Solving a sparse symmetric set of linear equations
We've finally come to the most "devastating" test for Phenom X4. There are two apparent facts:
1) Phenom X4 operating at 2.5 GHz is four times as slow (!) with the native ACML than Phenom X3 operating at 2.4 GHz.
2) Intel MKL increases the execution speed of this test on Phenom X4 by 3.7 times.
The third fact is less noticeable: Phenom X4 9850 is slower than Phenom X3 8750 even with the Intel library. That is Intel MKL sort of hides the problem of Phenom X4, but it does not solve it.
The graph only confirms the assumption: that's the third time when we see ACML drop performance, as we switch from three to four cores. Sparse is just the best test to reveal this effect.
2D representation of Bernstein polynomial approximants
The effect from using Intel MKL is practically non-existent in both cases. It's a very strange graph, as both AMD CML and Intel MKL demonstrate the same tendency: an abrupt performance gain from the second core, and a slack performance drop from adding more cores.

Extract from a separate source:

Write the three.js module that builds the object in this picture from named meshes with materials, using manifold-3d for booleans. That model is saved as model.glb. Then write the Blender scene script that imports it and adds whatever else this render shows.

Modeling a flexible membrane in 3D
There is practically no performance difference between ACML and Intel MKL, when processors operate in their nominal modes (with all cores). But the graph again shows something strange. Firstly, Phenom X3 and Phenom X4 perform differently again, when they use the same number of cores: Phenom X3 almost does not slow down as the second core is enabled (with both libraries). But Phenom X4 noticeably drops performance in this situation. Secondly, regardless of the library or a processor, single-core configurations are still the fastest solutions.
The chart and the graph use geometrical mean results obtained in all tests. We've noticed two things: firstly, Intel MKL has a positive effect not only on Phenom X4, but also on Phenom X3. To a much lesser degree, of course. But still, you get a 7% performance gain. Secondly, as you replace ACML with Intel MKL, Phenom X4 accelerates by almost 40% (!). Thus we assume that ACML shipped with MATLAB is incompatible with the latest AMD processors.
Besides, we'd like to mention strange behavior of AMD CML and Intel MKL, as we enable the fourth core in Phenom X4 in the FFT test (fast Fourier transform). Frankly speaking, we got used to ACML's eccentricity with Phenom, but the same reaction to the fourth Phenom core in the Intel library alerts us. However, it would have been too arrogant to speculate what happens inside this library without examining the source code.
P.S. The most obvious idea is to modify our test procedure. But that's actually the last thing we should do. Having read this article, you may replace AMD CML with Intel MKL at your own risk (we have tested performance only). However, we cannot recommend using Intel software with AMD processors -- that's not our field of expertise. Besides, such a combination would cause questions about fair competition between these two manufacturers. A fixed ACML.DLL would be the perfect solution here. Unfortunately, the latest version we have found at AMD's official website (4.1.0) does not work with MATLAB correctly. It crashes at launch of MATLAB's built-in benchmark.